> **Task goal**
Transcribe only the lines from the line with "Reconstruct the object" through the line with "the hinge pins.", exactly, counting both of those lines as part of the stretch.

> **Provided entries**
------------------------
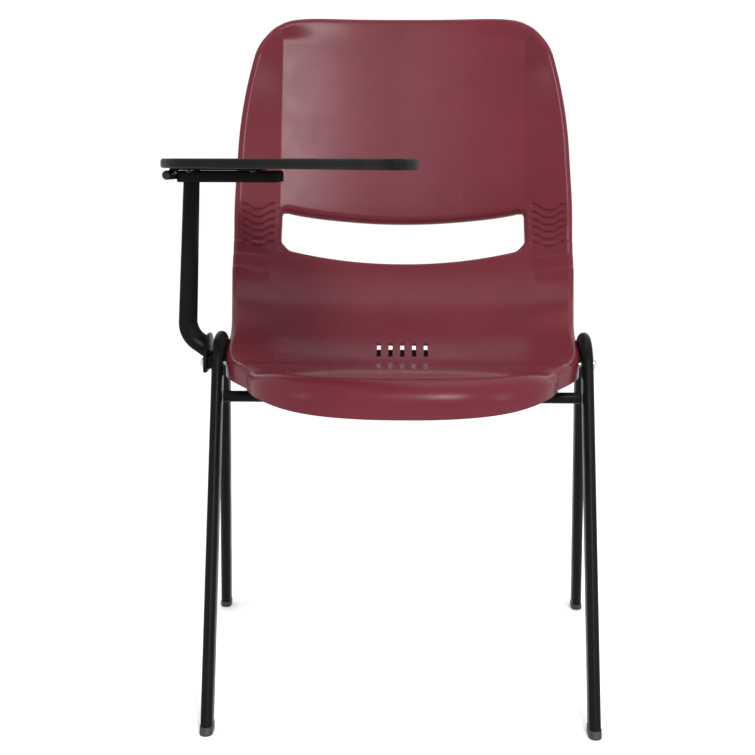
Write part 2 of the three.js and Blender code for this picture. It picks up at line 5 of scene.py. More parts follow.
import bmesh
import bpy
import numpy as np
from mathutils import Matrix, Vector


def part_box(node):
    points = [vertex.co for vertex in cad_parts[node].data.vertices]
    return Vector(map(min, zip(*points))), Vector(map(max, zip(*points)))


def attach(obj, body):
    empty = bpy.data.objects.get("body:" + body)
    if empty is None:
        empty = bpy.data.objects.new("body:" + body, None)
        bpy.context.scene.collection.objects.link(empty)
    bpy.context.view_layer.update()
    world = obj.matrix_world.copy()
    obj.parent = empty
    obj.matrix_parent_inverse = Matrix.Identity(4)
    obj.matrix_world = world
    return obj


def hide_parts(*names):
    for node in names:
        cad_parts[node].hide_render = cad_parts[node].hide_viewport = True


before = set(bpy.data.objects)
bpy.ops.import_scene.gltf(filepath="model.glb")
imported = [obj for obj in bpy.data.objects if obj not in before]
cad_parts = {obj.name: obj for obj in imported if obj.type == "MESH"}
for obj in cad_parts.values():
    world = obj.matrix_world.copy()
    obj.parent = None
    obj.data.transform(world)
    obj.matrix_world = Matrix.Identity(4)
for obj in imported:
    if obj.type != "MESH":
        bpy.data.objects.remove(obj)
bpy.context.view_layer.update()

# The chair's middle plane, and the middle of its footprint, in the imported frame.
mm = 0.001
spacerLow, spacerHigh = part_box("arm_spacer_front")
crossLow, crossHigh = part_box("front_crossbar")
chairMiddle = np.array([
    (crossLow.x + crossHigh.x) / 2,
    (spacerLow.y + spacerHigh.y) / 2 + 30 * mm,
    0,
])


def toFrame(points):
    # Chair millimetres to frame metres.
    return np.asarray(points, float) * mm + chairMiddle


def unit(vectors):
    return vectors / np.maximum(np.linalg.norm(vectors, axis=-1, keepdims=True), 1e-12)


def smoothStep(value, low, high):
    share = np.clip((value - low) / (high - low), 0, 1)
    return share * share * (3 - 2 * share)


def ramp(pairs, value):
    # Smooth interpolation through (position, value) pairs.
    value = np.asarray(value, float)
    result = np.full(value.shape, float(pairs[0][1]))
    for (start, low), (end, high) in zip(pairs, pairs[1:]):
        result = np.where(value >= start, low + (high - low) * smoothStep(value, start, end), result)
    return result


def addObject(name, data):
    added = bpy.data.objects.new(name, data)
    bpy.context.scene.collection.objects.link(added)
    return added


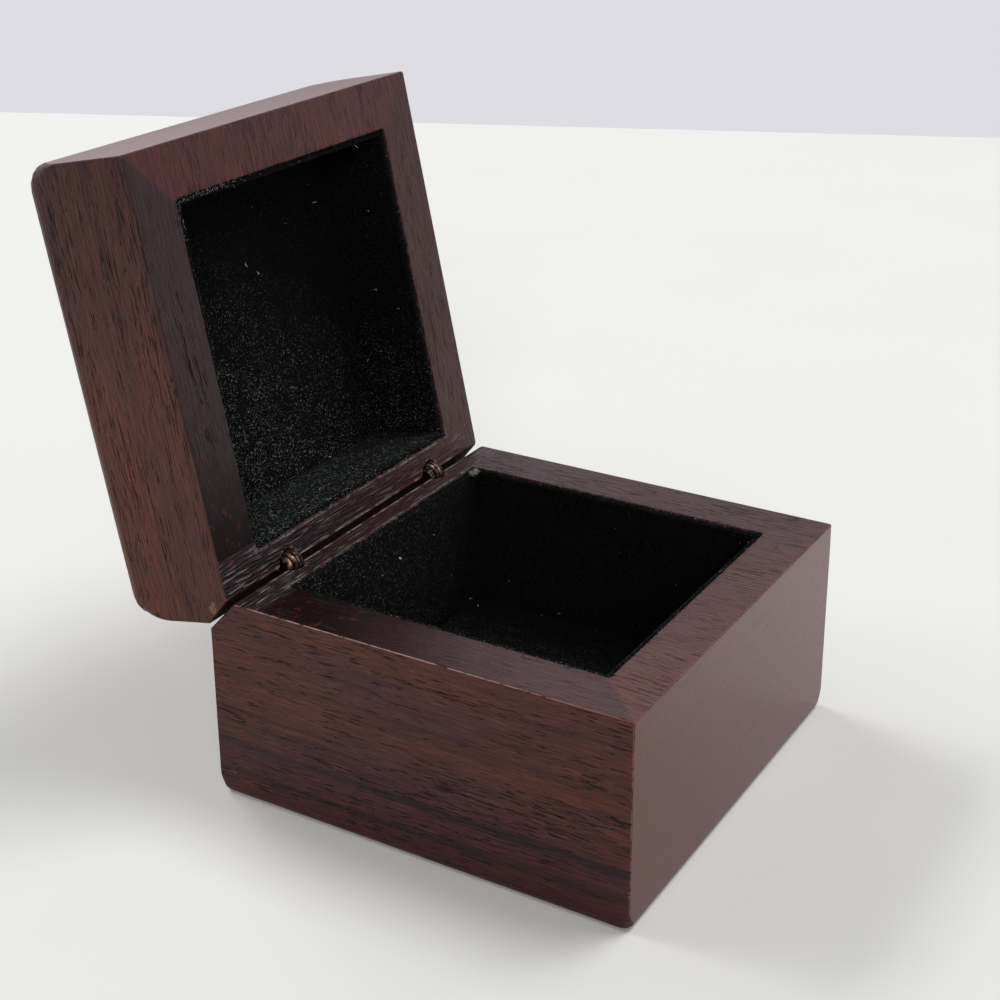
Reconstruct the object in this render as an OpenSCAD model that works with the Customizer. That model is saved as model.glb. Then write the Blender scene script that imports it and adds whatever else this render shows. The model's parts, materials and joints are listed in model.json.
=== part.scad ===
// Hinged wooden ring box with a velvet lining and two barrel hinges.
// Millimetres, Z up. The origin is the middle of the base's underside, the front faces -Y.
// The lid is drawn shut and then swung open about the hinge pins.

/* [Box] */
// Width of both halves, along the hinges
box_w = 65; // [50:1:100]
// Depth of both halves, front to rear
box_d = 65; // [50:1:100]
// Height of the base
base_h = 30.6; // [22:0.1:45]
// Height of the lid
lid_h = 18.8; // [14:0.1:30]
// Radius along the base's lower edges
base_edge_r = 1.2; // [0.5:0.1:2.5]
// Radius along the lid's upper edges
lid_edge_r = 2.5; // [0.5:0.1:4]
// Gap between the rims when the lid is shut
shut_gap = 0.2; // [0.1:0.05:0.5]
// How far the lid stands open
open_angle = 101.9; // [90:0.1:105]

/* [Pockets] */
// Wood at the left and right of each pocket
side_wall = 8.2; // [5:0.1:12]
// Wood in front of each pocket
front_wall = 7.6; // [5:0.1:12]
// Wood behind each pocket, which holds the hinges
rear_wall = 7.7; // [6.5:0.1:12]
// Wood under the base's pocket
base_floor = 6.7; // [3:0.1:10]
// Wood above the lid's pocket
lid_top = 4.2; // [2:0.1:6]

/* [Rear chamfers] */
// How far the base's chamfer cuts into its rim
base_chamfer_w = 4.3; // [3.6:0.1:4.7]
// How far the base's chamfer runs down its rear face
base_chamfer_h = 4.8; // [4.3:0.1:6]
// How far the lid's chamfer cuts into its rim
lid_chamfer_w = 3.5; // [3.3:0.1:4.2]
// How far the lid's chamfer runs up its rear face
lid_chamfer_h = 4.2; // [3.6:0.1:6]

/* [Lining] */
// Thickness of the velvet panels on the walls
wall_lining_t = 0.9; // [0.5:0.1:2]
// Thickness of the padded panels on the base's floor and under the lid's top
pad_lining_t = 1.2; // [0.6:0.1:3]
// How far the wall panels end below the rim
lining_drop = 0.4; // [0:0.1:2]
// Glue line between the panels, and between them and the wood
glue_gap = 0.05; // [0.02:0.01:0.2]

/* [Hinges] */
// Distance between the middles of the two hinges
hinge_spacing = 37; // [20:0.5:40]
// Distance from the box's rear face to the hinge pins
hinge_setback = 3.4; // [3.2:0.1:3.6]
// Diameter of a hinge's barrels
barrel_d = 4; // [3.7:0.1:4.3]
// Distance from the pin's axis to the far end of a barrel
barrel_l = 10; // [6.5:0.5:12]
// How far the barrels stay below the chamfers
barrel_sink = 0.1; // [0.05:0.05:0.3]
// Clearance round a barrel in its hole
barrel_fit = 0.03; // [0.01:0.01:0.1]
// Room under a barrel in its hole
hole_room = 0.3; // [0.1:0.1:1]
// Number of grip grooves round a barrel
grip_count = 18; // [8:1:24]
// Depth of a grip groove
grip_depth = 0.15; // [0.05:0.05:0.2]
// Length of the grooved stretch, from the barrel's far end
grip_l = 5; // [2:0.5:6]

/* [Leaves and pins] */
// Thickness of a leaf
leaf_t = 0.66; // [0.5:0.02:0.8]
// Side clearance between two leaves
leaf_gap = 0.05; // [0.03:0.01:0.1]
// Least thickness of a barrel beside the outer leaves
barrel_cheek = 0.2; // [0.1:0.05:0.5]
// How far the rounded leaf heads stay inside the barrel's diameter
head_inset = 0.1; // [0.05:0.05:0.3]
// Gap between the leaf heads and the ends of the barrels
head_gap = 0.1; // [0.05:0.05:0.3]
// Length of a leaf's tail, measured from the pin's axis
tail_l = 5; // [3.5:0.5:6]
// Clearance of a tail in its slot
tail_fit = 0.03; // [0.01:0.01:0.1]
// Clearance left at the open stop
stop_fit = 0.03; // [0.01:0.01:0.1]
// Diameter of a hinge pin
pin_d = 1; // [0.8:0.05:1.2]
// Radial clearance of the pin in the base's leaves
pin_grip = 0.01; // [0.01:0.01:0.03]
// Radial clearance of the pin in the lid's leaves
pin_run = 0.03; // [0.02:0.01:0.1]

/* [Hidden] */
$fn = 64;
// Overrun of a cut past the face that it opens
over = 1;
// Which way a side lies along X, and an end along Y
left = -1;
right = 1;
front = -1;
rear = 1;

inner_w = box_w - 2 * side_wall;
inner_d = box_d - front_wall - rear_wall;
pocket_y = (front_wall - rear_wall) / 2;

pin_y = box_d / 2 - hinge_setback;
pin_z = shut_gap / 2;
barrel_r = barrel_d / 2;
head_r = barrel_r - head_inset;
neck = head_r + head_gap;
// The leaves fill the barrel's diameter, the base's first and last
leaf_pitch = leaf_t + leaf_gap;
leaf_room = barrel_d - 2 * barrel_cheek + leaf_gap;
leaf_count = 2 * floor((leaf_room / leaf_pitch - 1) / 2) + 1;
pin_l = leaf_count * leaf_pitch - leaf_gap;

// Place in the stack of the first leaf of each half
base_leaf = 0;
lid_leaf = 1;

// In the open pose a leaf's tail lies on the end of the other half's barrel and so stops the lid.
// Its width comes from where that barrel's end meets its chamfer.
function end_y(chamfer_w, chamfer_h) =
    hinge_setback - chamfer_w + (neck - pin_z - barrel_sink) * chamfer_w / chamfer_h;
function tail_w(chamfer_w, chamfer_h) =
    2 * (neck * sin(open_angle) + min(barrel_r, end_y(chamfer_w, chamfer_h)) * cos(open_angle) - stop_fit);

// Both halves are drawn rim up, with the rim at z = 0, and then placed
module in_base() {
    translate([0, 0, base_h])
        children();
}

module in_lid() {
    translate([0, pin_y, base_h + pin_z])
        rotate([-open_angle, 0, 0])
            translate([0, -pin_y, pin_z])
                mirror([0, 0, 1])
                    children();
}

// Outline of a half seen from one side, with its two lower corners rounded
module half_outline(w, h, edge_r) {
    translate([-w / 2, edge_r - h])
        square([w, h - edge_r]);
    translate([edge_r - w / 2, -h])
        square([w - 2 * edge_r, h]);
    for (side = [left, right])
        translate([side * (w / 2 - edge_r), edge_r - h])
            circle(edge_r);
}

module half_body(h, edge_r) {
    intersection() {
        rotate([90, 0, 0])
            linear_extrude(box_d, center = true)
                half_outline(box_w, h, edge_r);
        rotate([90, 0, 90])
            linear_extrude(box_w, center = true)
                half_outline(box_d, h, edge_r);
    }
}

// What a rear chamfer takes away, over the box's whole width
module chamfer_cut(chamfer_w, chamfer_h) {
    past = 1.3;
    rotate([90, 0, 90])
        linear_extrude(box_w + 2 * over, center = true)
            translate([box_d / 2 - chamfer_w, 0])
                polygon([
                    [chamfer_w * (1 - past), chamfer_h * (past - 1)],
                    [chamfer_w * past, -chamfer_h * past],
                    [chamfer_w * past, chamfer_h * (past - 1)]]);
}

module block(h, floor_t, edge_r, chamfer_w, chamfer_h) {
    hole_l = barrel_l + hole_room;
    difference() {
        half_body(h, edge_r);
        translate([-inner_w / 2, pocket_y - inner_d / 2, floor_t - h])
            cube([inner_w, inner_d, h - floor_t + over]);
        chamfer_cut(chamfer_w, chamfer_h);
        for (side = [left, right])
            translate([side * hinge_spacing / 2, pin_y, pin_z - hole_l])
                cylinder(h = hole_l + over, r = barrel_r + barrel_fit);
    }
}

// The padded panel at the bottom of a pocket
module pad_lining(h, floor_t) {
    translate([glue_gap - inner_w / 2, pocket_y + glue_gap - inner_d / 2, floor_t - h + glue_gap])
        cube([inner_w - 2 * glue_gap, inner_d - 2 * glue_gap, pad_lining_t]);
}

// A panel on a pocket's wall, its lower edge on the padded panel
module wall_lining(w, d, h, floor_t) {
    z = floor_t - h + pad_lining_t + 2 * glue_gap;
    translate([-w / 2, -d / 2, z])
        cube([w, d, -lining_drop - z]);
}

module end_lining(end, h, floor_t) {
    y = (inner_d - wall_lining_t) / 2 - glue_gap;
    translate([0, pocket_y + end * y, 0])
        wall_lining(inner_w - 2 * glue_gap, wall_lining_t, h, floor_t);
}

// The side panels fit between the front and the rear one
module side_lining(side, h, floor_t) {
    x = (inner_w - wall_lining_t) / 2 - glue_gap;
    translate([side * x, pocket_y, 0])
        wall_lining(wall_lining_t, inner_d - 2 * wall_lining_t - 4 * glue_gap, h, floor_t);
}

// Everything of one hinge is drawn about the middle of its pin
module at_hinge(side) {
    translate([side * hinge_spacing / 2, pin_y, pin_z])
        children();
}

// Every second place in the stack, from the first or the second on
module leaf_places(first) {
    for (i = [first : 2 : leaf_count - 1])
        translate([(i - (leaf_count - 1) / 2) * leaf_pitch, 0, 0])
            children();
}

module barrel(side, first, chamfer_w, chamfer_h) {
    difference() {
        at_hinge(side)
            difference() {
                translate([0, 0, -barrel_l])
                    cylinder(h = barrel_l - neck, r = barrel_r);
                leaf_places(first)
                    translate([-leaf_t / 2 - tail_fit, -barrel_d, -tail_l - tail_fit])
                        cube([leaf_t + 2 * tail_fit, 2 * barrel_d, tail_l]);
                for (i = [0 : grip_count - 1])
                    rotate([0, 0, (i + 0.5) * 360 / grip_count])
                        translate([barrel_r, 0, -barrel_l - over])
                            cylinder(h = grip_l + over, r = grip_depth, $fn = 4);
            }
        translate([0, 0, -barrel_sink])
            chamfer_cut(chamfer_w, chamfer_h);
    }
}

// Round-headed leaves on the pin, with their tails down in the barrel's slots
module leaves(side, first, width, pin_fit) {
    at_hinge(side)
        difference() {
            intersection() {
                leaf_places(first)
                    cube([leaf_t, 2 * barrel_d, 2 * tail_l], center = true);
                union() {
                    sphere(head_r);
                    intersection() {
                        translate([0, 0, -tail_l])
                            cylinder(h = tail_l, r = head_r);
                        cube([barrel_d, width, 2 * tail_l], center = true);
                    }
                }
            }
            rotate([0, 90, 0])
                cylinder(h = barrel_d, r = pin_d / 2 + pin_fit, center = true);
        }
}

module pin(side) {
    at_hinge(side)
        rotate([0, 90, 0])
            cylinder(h = pin_l, d = pin_d, center = true);
}

module base_block() {
    color("saddlebrown")
        in_base()
            block(base_h, base_floor, base_edge_r, base_chamfer_w, base_chamfer_h);
}

module lid_block() {
    color("sienna")
        in_lid()
            block(lid_h, lid_top, lid_edge_r, lid_chamfer_w, lid_chamfer_h);
}

module base_floor_lining() {
    color("dimgray")
        in_base()
            pad_lining(base_h, base_floor);
}

module base_front_lining() {
    color("darkslategray")
        in_base()
            end_lining(front, base_h, base_floor);
}

module base_rear_lining() {
    color("darkslategray")
        in_base()
            end_lining(rear, base_h, base_floor);
}

module base_left_lining() {
    color("slategray")
        in_base()
            side_lining(left, base_h, base_floor);
}

module base_right_lining() {
    color("slategray")
        in_base()
            side_lining(right, base_h, base_floor);
}

module lid_top_lining() {
    color("dimgray")
        in_lid()
            pad_lining(lid_h, lid_top);
}

module lid_front_lining() {
    color("darkslategray")
        in_lid()
            end_lining(front, lid_h, lid_top);
}

module lid_rear_lining() {
    color("darkslategray")
        in_lid()
            end_lining(rear, lid_h, lid_top);
}

module lid_left_lining() {
    color("slategray")
        in_lid()
            side_lining(left, lid_h, lid_top);
}

module lid_right_lining() {
    color("slategray")
        in_lid()
            side_lining(right, lid_h, lid_top);
}

module hinge_base_barrel(side) {
    color("goldenrod")
        in_base()
            barrel(side, base_leaf, base_chamfer_w, base_chamfer_h);
}

module hinge_lid_barrel(side) {
    color("darkgoldenrod")
        in_lid()
            barrel(side, lid_leaf, lid_chamfer_w, lid_chamfer_h);
}

module hinge_base_leaves(side) {
    color("gold")
        in_base()
            leaves(side, base_leaf, tail_w(lid_chamfer_w, lid_chamfer_h), pin_grip);
}

module hinge_lid_leaves(side) {
    color("khaki")
        in_lid()
            leaves(side, lid_leaf, tail_w(base_chamfer_w, base_chamfer_h), pin_run);
}

module hinge_pin(side) {
    color("silver")
        in_base()
            pin(side);
}

base_block();
lid_block();
base_floor_lining();
base_front_lining();
base_rear_lining();
base_left_lining();
base_right_lining();
lid_top_lining();
lid_front_lining();
lid_rear_lining();
lid_left_lining();
lid_right_lining();
hinge_base_barrel(left);  // left_hinge_base_barrel
hinge_lid_barrel(left);  // left_hinge_lid_barrel
hinge_base_leaves(left);  // left_hinge_base_leaves
hinge_lid_leaves(left);  // left_hinge_lid_leaves
hinge_pin(left);  // left_hinge_pin
hinge_base_barrel(right);  // right_hinge_base_barrel
hinge_lid_barrel(right);  // right_hinge_lid_barrel
hinge_base_leaves(right);  // right_hinge_base_leaves
hinge_lid_leaves(right);  // right_hinge_lid_leaves
hinge_pin(right);  // right_hinge_pin
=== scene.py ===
# Wooden ring box, open, with black velvet pockets and two brass barrel hinges.
# Both halves are built rim up, with the rim at z = 0, and then set on the base or swung open with the lid.
import bmesh
import bpy
import json
import math
import random
from mathutils import Matrix, Vector, noise


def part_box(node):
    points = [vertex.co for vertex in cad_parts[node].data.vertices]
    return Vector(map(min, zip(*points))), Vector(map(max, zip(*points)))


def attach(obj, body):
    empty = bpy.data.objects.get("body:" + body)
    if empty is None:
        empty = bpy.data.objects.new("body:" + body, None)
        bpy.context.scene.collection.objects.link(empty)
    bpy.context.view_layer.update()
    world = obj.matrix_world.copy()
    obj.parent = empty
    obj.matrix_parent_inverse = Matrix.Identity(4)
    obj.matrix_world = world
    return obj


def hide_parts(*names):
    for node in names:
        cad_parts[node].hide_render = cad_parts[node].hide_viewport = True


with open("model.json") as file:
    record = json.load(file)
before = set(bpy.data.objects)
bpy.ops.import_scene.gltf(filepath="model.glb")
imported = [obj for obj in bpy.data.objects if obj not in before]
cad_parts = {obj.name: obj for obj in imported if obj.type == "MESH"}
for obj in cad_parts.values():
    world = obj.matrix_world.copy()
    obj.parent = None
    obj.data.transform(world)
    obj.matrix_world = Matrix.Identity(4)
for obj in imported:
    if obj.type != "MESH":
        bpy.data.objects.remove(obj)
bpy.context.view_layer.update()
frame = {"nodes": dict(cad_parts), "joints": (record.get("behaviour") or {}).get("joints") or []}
mm = 0.001
random.seed(7)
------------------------
> **The completed task**
Reconstruct the object in this render as an OpenSCAD model that works with the Customizer. That model is saved as model.glb. Then write the Blender scene script that imports it and adds whatever else this render shows. The model's parts, materials and joints are listed in model.json.
=== part.scad ===
// Hinged wooden ring box with a velvet lining and two barrel hinges.
// Millimetres, Z up. The origin is the middle of the base's underside, the front faces -Y.
// The lid is drawn shut and then swung open about the hinge pins.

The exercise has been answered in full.